If a better of the function of prostaglandins is attained, what implications could this have on the future of medicine? What diseases could possibly be better understood?
That’s a really helpful question because as physician and as a physician scientist, what I ultimately want to do is study problems that are important to human health and disease and reveal scientifically the answers to questions that lead to improvements in human health. We think that prostaglandins are involved not only in health but also in a number of disease states. Three of the larger disease states that I know prostaglandins play a central role are cardiovascular disease, cancer, and inflammation.
For example, people take aspirin daily to prevent heart attacks and strokes. The reason that works is that there are prostaglandins (not PGE2) that cause platelets to clump and form clots. Aspirin, by blocking the production of that particular prostaglandin, prevents platelets from clumping and prevents stroke and heart attack.
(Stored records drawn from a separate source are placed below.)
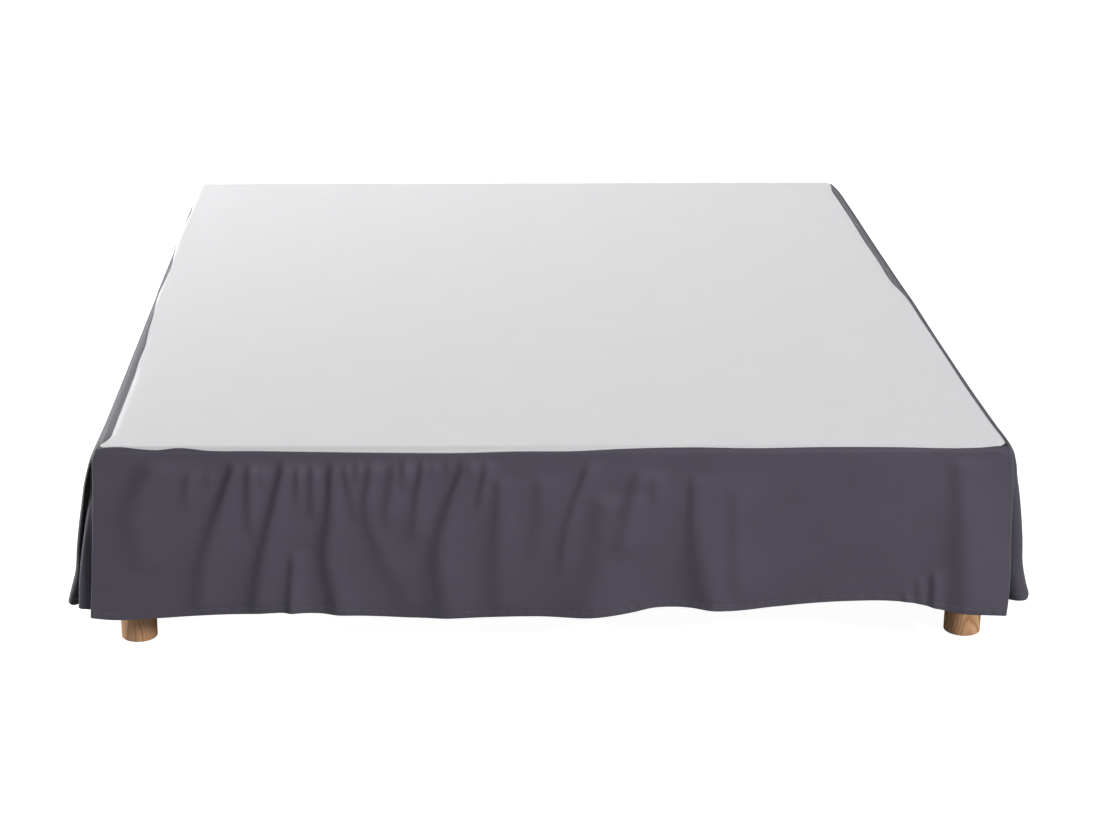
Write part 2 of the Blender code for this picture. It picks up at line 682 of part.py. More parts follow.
def platform_columns(knots):
    """Every column of the platform's border, once round the bed: side, place, seam, bulge."""
    tables = {FRONT: FRONT_SEAM, LEFT: LEFT_SEAM, RIGHT: RIGHT_SEAM}
    order = ((FRONT, 1), (RIGHT, 1), (HEAD, -1), (LEFT, -1))
    columns = []
    for side, way in order:
        for p in knots[side][::way][:-1]:
            if side is HEAD:
                near = ease((HALF_FRONT + CORNER_TURN - abs(p)) / CORNER_TURN)
                corner_past = (LEFT_SEAM if p < 0 else RIGHT_SEAM)[-1].past
                columns.append((side, p, corner_past + (TURN + HEAD_FLAP - corner_past) * near, 0.0))
            else:
                past = curve(tables[side], "past", p) - SEAM_GAP / 2
                columns.append((side, p, float(past), float(curve(tables[side], "bulge", p))))
    return columns


def make_platform(knots):
    """A flat sheet whose border turns over the edge as far as the seam, or as far as the head flap."""
    outer, inner = [], []
    for side, p, past, bulge in platform_columns(knots):
        along, _, turn = edge_plan(side, p)
        straight = side.half - CORNER_RADIUS
        flat = side.half - BORDER_INSET - BORDER_CORNER
        middle = np.clip(p, -straight, straight) * flat / straight + BORDER_CORNER * np.sin(turn)
        middle_out = -BORDER_INSET - BORDER_CORNER * (1 - np.cos(turn))
        first = min(0.0, past - BORDER_LEAD)
        column = [in_world(side, middle, middle_out, 0.0)]
        under = [column[0] - (0.0, 0.0, CLOTH)]
        for share in BORDER_ROWS:
            run = first + (past - first) * share
            point = in_world(side, *edge_surface(side, np.float64(p), run, bulge))
            angle = np.clip(run / EDGE_RADIUS, 0.0, math.pi / 2)
            side_way = math.sin(turn) * np.array(side.along) + math.cos(turn) * np.array(side.out)
            normal = np.array([*(side_way * math.sin(angle)), math.cos(angle)])
            column.append(point)
            under.append(point - CLOTH * normal)
        outer.append(column)
        inner.append(under)
    count, rows = len(outer), len(outer[0])
    points = np.array(outer + inner).reshape(-1, 3)
    back = count * rows
    faces = []
    for i in range(count):
        n = (i + 1) % count
        for j in range(rows - 1):
            quad = (i * rows + j, i * rows + j + 1, n * rows + j + 1, n * rows + j)
            faces.append(quad)
            faces.append(tuple(back + k for k in reversed(quad)))
        edge = (i * rows + rows - 1, n * rows + rows - 1)
        faces.append((edge[0], back + edge[0], back + edge[1], edge[1]))
    faces.append(tuple(i * rows for i in range(count)))
    faces.append(tuple(back + i * rows for i in reversed(range(count))))
    return mesh_object("platform", points, faces, WHITE)


def make_box_spring():
    """A plain upholstered block with rounded corners and edges."""
    shape = bmesh.new()
    bmesh.ops.create_cube(shape, size=1.0)
    size = (BED_WIDTH - 2 * BASE_INSET, BED_LENGTH - 2 * BASE_INSET, BASE_THICKNESS)
    bmesh.ops.scale(shape, vec=size, verts=shape.verts)
    upright = [edge for edge in shape.edges
               if abs(edge.verts[0].co.z - edge.verts[1].co.z) > BASE_THICKNESS / 2]
    bmesh.ops.bevel(shape, geom=upright, offset=CORNER_RADIUS - BASE_INSET,
                    segments=BASE_CORNER_SEGMENTS,
                    affect="EDGES", profile=0.5)
    for level, rounding in ((1, BASE_TOP_ROUNDING), (-1, BASE_FOOT_ROUNDING)):
        rim = [edge for edge in shape.edges
               if all(vert.co.z * level > BASE_THICKNESS / 2 - LEVEL_TOLERANCE for vert in edge.verts)]
        bmesh.ops.bevel(shape, geom=rim, offset=rounding, segments=BASE_EDGE_SEGMENTS, affect="EDGES",
                        profile=0.5)
    bmesh.ops.translate(shape, vec=(0.0, 0.0, BASE_TOP - BASE_THICKNESS / 2), verts=shape.verts)
    mesh = bpy.data.meshes.new("box_spring")
    shape.to_mesh(mesh)
    shape.free()
    mesh.shade_smooth()
    mesh.set_sharp_from_angle(angle=SHARP_ANGLE)
    return finish("box_spring", mesh, LINING_GREY)


def make_leg(leg):
    """A round wooden leg with a slightly eased foot, its top just under the base."""
    shape = bmesh.new()
    bmesh.ops.create_cone(shape, cap_ends=True, segments=LEG_SIDES, radius1=LEG_DIAMETER / 2,
                          radius2=LEG_DIAMETER / 2, depth=LEG_HEIGHT,
                          matrix=Matrix.Translation((0.0, 0.0, LEG_HEIGHT / 2)))
    foot = [edge for edge in shape.edges if all(vert.co.z < LEVEL_TOLERANCE for vert in edge.verts)]
    bmesh.ops.bevel(shape, geom=foot, offset=LEG_FOOT_ROUNDING, segments=1, affect="EDGES")
    mesh = bpy.data.meshes.new(leg.name)
    shape.to_mesh(mesh)
    shape.free()
    mesh.shade_smooth()
    mesh.set_sharp_from_angle(angle=SHARP_ANGLE)
    result = finish(leg.name, mesh, OAK)
    result.location = (leg.x, leg.y, 0.0)
    return result


def main():
    for old in list(bpy.data.objects):
        bpy.data.objects.remove(old, do_unlink=True)
    knots = {
        FRONT: side_points(FRONT_RUNS, fine=False),
        LEFT: side_points(SIDE_RUNS, fine=False),
        RIGHT: side_points(SIDE_RUNS, fine=False),
        HEAD: side_points(HEAD_RUNS, fine=False),
    }
    make_platform(knots)
    make_front_drop(knots[FRONT])
    make_side_drop("left_drop", LEFT, side_surface(
        LEFT, LEFT_SEAM, LEFT_DROP_PLAN, LEFT_FLARE,
        LEFT_FOLDS, knots[LEFT], LEFT_DEPTH, LEFT_TUCK))
    make_side_drop("right_drop", RIGHT, side_surface(
        RIGHT, RIGHT_SEAM, RIGHT_DROP_PLAN, RIGHT_FLARE,
        RIGHT_FOLDS, knots[RIGHT], RIGHT_DEPTH, RIGHT_TUCK))
    make_corner_pleat("left_corner_pleat", LEFT_PLEAT_PLAN, LEFT_PLEAT_FLARE, -1)
    make_corner_pleat("right_corner_pleat", RIGHT_PLEAT_PLAN, RIGHT_PLEAT_FLARE, 1)
    make_box_spring()
    for leg in LEGS:
        make_leg(leg)


main()
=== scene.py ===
"""Looks of a bed skirt laid over its box spring base, in metres, +Z up, +X right, foot end at -Y.

Each sheet of cloth is one grid of points. The grid starts at a seam on the rounded edge of the base,
turns down over it and runs to the hem, and the creases of the tables below are laid on it one by one.
The sheets get their hems, stitches and weave here. The base and its legs are plain upholstery and oak.
"""

import math
from collections import namedtuple

import bmesh
import bpy
import numpy as np
from mathutils import Matrix, Vector


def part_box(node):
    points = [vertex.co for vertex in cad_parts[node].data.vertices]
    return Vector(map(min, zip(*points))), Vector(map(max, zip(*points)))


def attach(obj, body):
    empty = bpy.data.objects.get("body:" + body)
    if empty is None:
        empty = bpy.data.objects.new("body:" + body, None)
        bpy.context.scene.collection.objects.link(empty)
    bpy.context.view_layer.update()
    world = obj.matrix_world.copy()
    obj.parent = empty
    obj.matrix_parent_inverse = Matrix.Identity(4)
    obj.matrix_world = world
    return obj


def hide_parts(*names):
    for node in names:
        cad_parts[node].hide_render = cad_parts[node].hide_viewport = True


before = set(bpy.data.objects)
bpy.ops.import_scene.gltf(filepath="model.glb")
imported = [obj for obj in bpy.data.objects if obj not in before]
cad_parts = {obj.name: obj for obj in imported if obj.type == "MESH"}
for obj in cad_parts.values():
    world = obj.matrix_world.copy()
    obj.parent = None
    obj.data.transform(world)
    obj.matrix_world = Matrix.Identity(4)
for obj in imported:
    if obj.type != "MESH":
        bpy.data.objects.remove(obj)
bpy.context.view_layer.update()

# ---- sizes taken from the frame ----
BASE_LOW, BASE_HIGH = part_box("box_spring")
TOP_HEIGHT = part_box("platform")[1].z
BASE_INSET = 0.007           # the base stands this far inside the cloth's edge planes
HALF_WIDTH = (BASE_HIGH.x - BASE_LOW.x) / 2 + BASE_INSET
HALF_LENGTH = (BASE_HIGH.y - BASE_LOW.y) / 2 + BASE_INSET

# ---- sizes of the cloth ----
CLOTH = 0.0013               # one layer of the skirt's cloth
LINING = 0.0012              # one layer of the platform's cloth
HEM_CLOTH = 0.003            # the turned hem, three layers
HEM_WIDTH = 0.0135
HEM_STEP = 0.0008            # run over which one layer thickens into the hem
SEAM_GAP = 0.0004            # between a drop and the lining at their seam
SEAM_DIP = 0.0008            # the cloth dips by this much where it turns into its seam
SEAM_DIP_RUN = 0.0014
EDGE_RADIUS = 0.014          # cloth turning down over the edge
CORNER_RADIUS = 0.024        # the same in plan, at the corners
HEAD_FLAP = 0.03             # lining that hangs under the rounded edge at the head end
RIM_ROUND = 0.45             # how far a sheet's rim stands out, in thicknesses

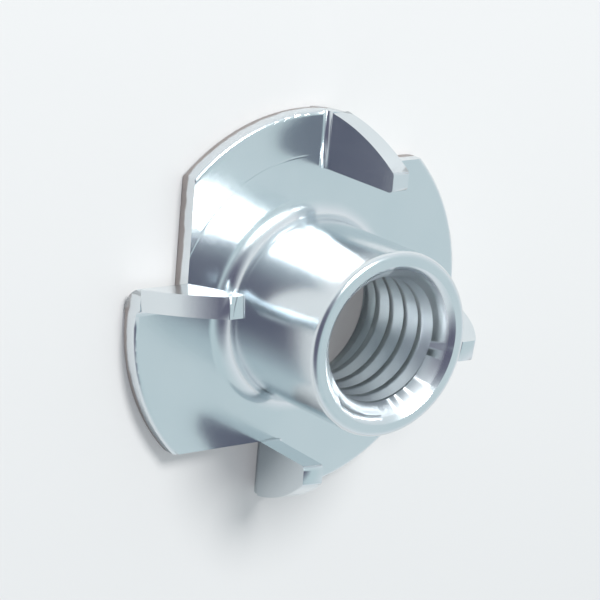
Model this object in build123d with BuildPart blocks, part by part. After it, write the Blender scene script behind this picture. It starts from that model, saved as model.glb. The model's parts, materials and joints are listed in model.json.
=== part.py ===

The discovery of aspirin and its use in cardiovascular medicine to prevent strokes or heart attack, or even treat heart attacks has been a game changer.
In addition prostaglandins like PGE2 have been shown to drive tumor production. So there are some patients that take inhibitors of prostaglandins to reduce their risk of cancer. We are trying to understand the biology of that so that we could maybe develop better preventative medicines for people who are at high risk for cancer or even develop better therapies to prevent spread or reduce the size of cancers.
Anti-inflammatory medicine such as ibuprofen and acetaminophen are probably the most widely consumed medicines on the planet because they reduce the signs and symptoms of inflammation. Some of that is not without side effect. These medicines can hurt the kidneys, the stomach by causing ulceration, and sometimes can even cause heart attacks depending on the medicine. But some of these medicines can be improved upon. Some of the beneficial effects can possibly be sharpened while some of the maladaptive or bad side effects of medicines can be blunted if we knew the pharmacology or the biology a little bit better. I think there are a lot of important science that can be learned by studying the role of lipids, including prostaglandins in infectious disease. So the deeper we dig, the more information we get, the more medications we can develop.
What are some questions still left unanswered in your research that you are currently trying to understand?
Well there are a lot more questions that are unanswered than I have been able to answer. Once prostaglandins tickle the surface of a cell by binding to its receptor, we don’t fully understand what happens inside that cell on a biochemical level to get it to change its behavior. So a lot of what we work on focuses on understanding how these lipids changed the signaling systems inside of cells. There’s a lot of unanswered questions about which proteins in the cell get regulated, how they touch each other, how they communicate. Really good research always leaves more questions than answers, although hopefully it answers questions of importance along the way. But every good answer should be quickly followed by many better questions.